## PROMPT
The lines below are to be quoted exactly, from the first through the one that contains "# ---- Sewing".

## DATASET EXCERPT
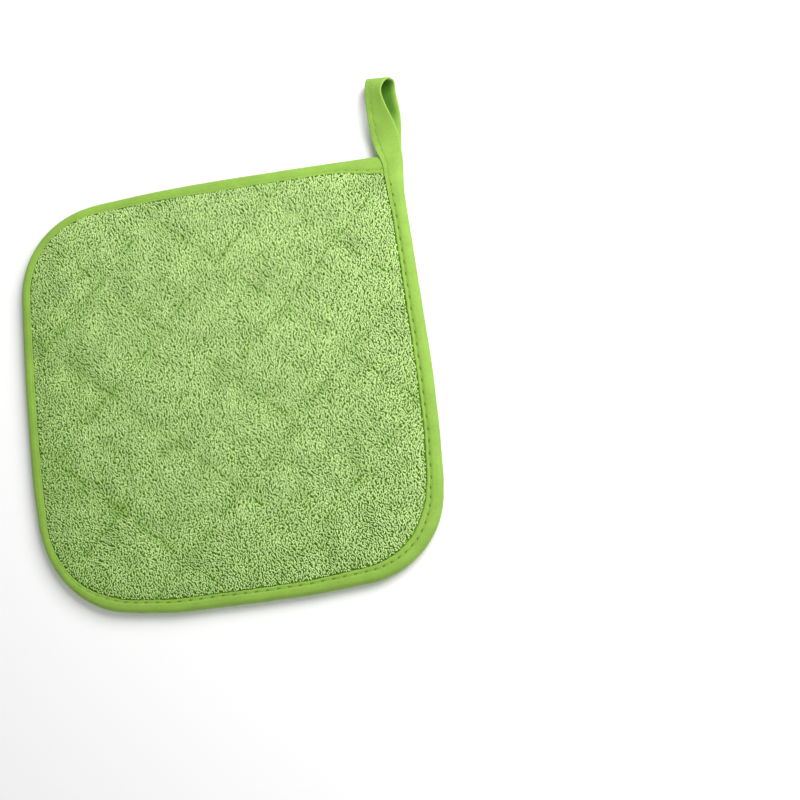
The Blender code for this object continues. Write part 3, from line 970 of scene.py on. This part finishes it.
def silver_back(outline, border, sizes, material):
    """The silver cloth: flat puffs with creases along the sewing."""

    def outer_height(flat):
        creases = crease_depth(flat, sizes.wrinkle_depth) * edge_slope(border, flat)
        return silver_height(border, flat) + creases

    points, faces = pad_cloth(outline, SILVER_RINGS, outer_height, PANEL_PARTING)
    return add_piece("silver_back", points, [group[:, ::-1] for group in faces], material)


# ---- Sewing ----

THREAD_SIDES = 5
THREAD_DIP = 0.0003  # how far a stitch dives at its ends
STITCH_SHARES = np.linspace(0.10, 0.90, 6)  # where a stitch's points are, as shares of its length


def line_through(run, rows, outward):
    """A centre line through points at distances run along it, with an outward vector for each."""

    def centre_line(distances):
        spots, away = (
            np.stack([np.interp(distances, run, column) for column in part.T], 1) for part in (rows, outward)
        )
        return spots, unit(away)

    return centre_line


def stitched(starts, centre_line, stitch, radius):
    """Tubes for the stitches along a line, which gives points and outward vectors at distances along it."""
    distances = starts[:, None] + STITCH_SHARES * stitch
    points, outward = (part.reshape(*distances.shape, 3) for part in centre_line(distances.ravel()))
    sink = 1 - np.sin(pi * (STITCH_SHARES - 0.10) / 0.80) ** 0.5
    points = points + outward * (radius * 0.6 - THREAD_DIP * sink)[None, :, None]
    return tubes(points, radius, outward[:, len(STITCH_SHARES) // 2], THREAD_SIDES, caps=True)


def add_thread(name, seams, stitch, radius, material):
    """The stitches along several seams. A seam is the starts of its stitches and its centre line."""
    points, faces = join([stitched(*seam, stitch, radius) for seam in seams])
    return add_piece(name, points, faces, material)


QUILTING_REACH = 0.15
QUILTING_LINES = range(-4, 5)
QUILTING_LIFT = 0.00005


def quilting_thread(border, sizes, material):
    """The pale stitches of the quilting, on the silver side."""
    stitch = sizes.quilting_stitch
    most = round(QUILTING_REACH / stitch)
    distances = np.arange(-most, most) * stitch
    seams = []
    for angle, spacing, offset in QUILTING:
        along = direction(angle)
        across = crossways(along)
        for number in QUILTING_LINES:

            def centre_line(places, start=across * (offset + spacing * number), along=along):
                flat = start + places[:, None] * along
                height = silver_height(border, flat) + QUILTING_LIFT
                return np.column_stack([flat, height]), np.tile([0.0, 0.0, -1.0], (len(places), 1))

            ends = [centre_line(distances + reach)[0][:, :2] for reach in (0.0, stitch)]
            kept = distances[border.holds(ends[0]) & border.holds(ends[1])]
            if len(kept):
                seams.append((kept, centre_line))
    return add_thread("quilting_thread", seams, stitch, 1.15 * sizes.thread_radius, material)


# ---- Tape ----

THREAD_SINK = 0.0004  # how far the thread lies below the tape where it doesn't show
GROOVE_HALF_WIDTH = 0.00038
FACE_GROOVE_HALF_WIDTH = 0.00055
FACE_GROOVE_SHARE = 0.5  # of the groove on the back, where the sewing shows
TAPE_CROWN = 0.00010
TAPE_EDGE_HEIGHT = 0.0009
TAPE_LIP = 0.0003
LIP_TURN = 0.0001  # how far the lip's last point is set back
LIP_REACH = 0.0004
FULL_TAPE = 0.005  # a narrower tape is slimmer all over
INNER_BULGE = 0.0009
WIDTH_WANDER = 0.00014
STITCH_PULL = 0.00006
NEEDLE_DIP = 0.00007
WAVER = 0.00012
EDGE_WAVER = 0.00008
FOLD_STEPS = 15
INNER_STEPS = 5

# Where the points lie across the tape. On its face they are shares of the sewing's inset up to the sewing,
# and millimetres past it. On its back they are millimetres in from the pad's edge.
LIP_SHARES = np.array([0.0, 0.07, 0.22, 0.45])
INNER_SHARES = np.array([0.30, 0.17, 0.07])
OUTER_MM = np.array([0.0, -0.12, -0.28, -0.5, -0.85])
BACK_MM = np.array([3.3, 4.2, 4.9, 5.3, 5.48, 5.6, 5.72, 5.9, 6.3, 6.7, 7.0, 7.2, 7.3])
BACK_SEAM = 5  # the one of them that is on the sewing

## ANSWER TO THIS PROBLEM
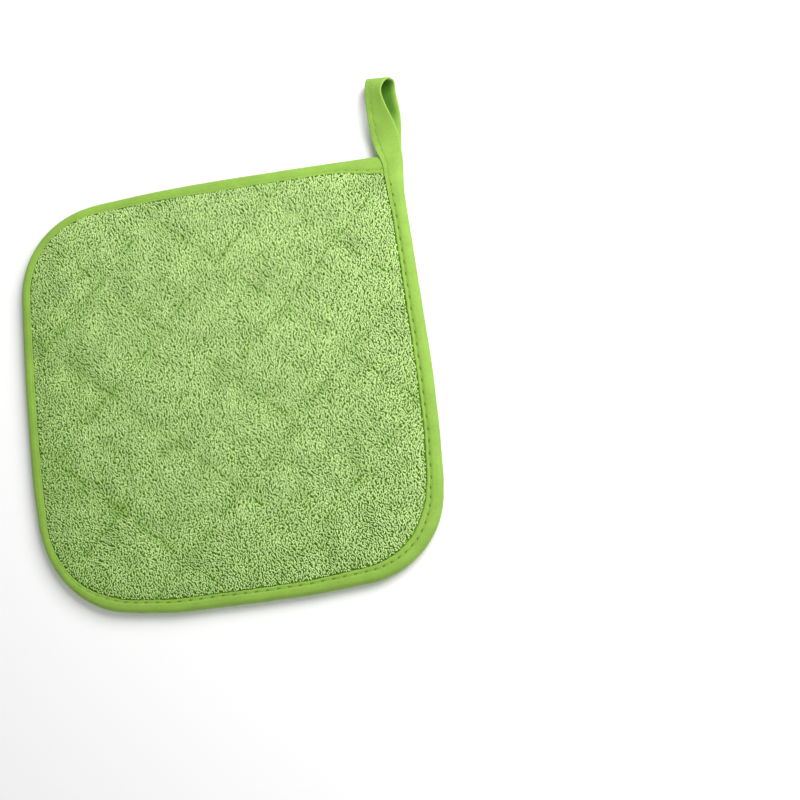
The Blender code for this object continues. Write part 3, from line 970 of scene.py on. This part finishes it.
def silver_back(outline, border, sizes, material):
    """The silver cloth: flat puffs with creases along the sewing."""

    def outer_height(flat):
        creases = crease_depth(flat, sizes.wrinkle_depth) * edge_slope(border, flat)
        return silver_height(border, flat) + creases

    points, faces = pad_cloth(outline, SILVER_RINGS, outer_height, PANEL_PARTING)
    return add_piece("silver_back", points, [group[:, ::-1] for group in faces], material)


# ---- Sewing ----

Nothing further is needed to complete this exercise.